The Hour I First Believed

My body for so long was my secret shame, the taboo subject. I remember lying on the couch, looking at my seven-year-old legs and declaring to myself that they were too fat.

I had become a believer. In that specific moment, all the judgments I’d absorbed from the world around me just popped into my head, a full-grown bundle of beliefs that I’ve carried most of my life.

My religion had simple rules: it was good to be thinner. Which meant that my body, naturally a little rounder, never measured up. I compared it to my friends’ bodies. My mother offered help in the form of diet pills, which I took to lose weight in high school. My body changed shapes quickly, depending on how much I used food to manage my suffering. Or punished myself with exercise to maintain its shape. For many years, I was in a war with my body and with food.
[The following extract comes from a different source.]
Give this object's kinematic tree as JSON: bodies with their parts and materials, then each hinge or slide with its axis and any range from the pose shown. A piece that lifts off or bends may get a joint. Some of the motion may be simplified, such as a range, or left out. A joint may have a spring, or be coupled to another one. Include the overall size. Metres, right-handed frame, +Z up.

I’ve given up on brutalizing myself about the shape of my body. However, as I have grown wiser, I’ve also grown older. My knees have been creaking a lot for a while now. My mind says they shouldn’t, but they do. Another opportunity to judge my body, find it failing. And to find the freedom on the other side of that.

As I’ve been experiencing injuries after a recent head-on collision, I’ve noticed more gratitude for my body. What an amazing servant it is! Loving the way it is, knowing it will likely continue to need more attention as it ages. I have begun to serve it, even as I live into a deep understanding of its impermanence.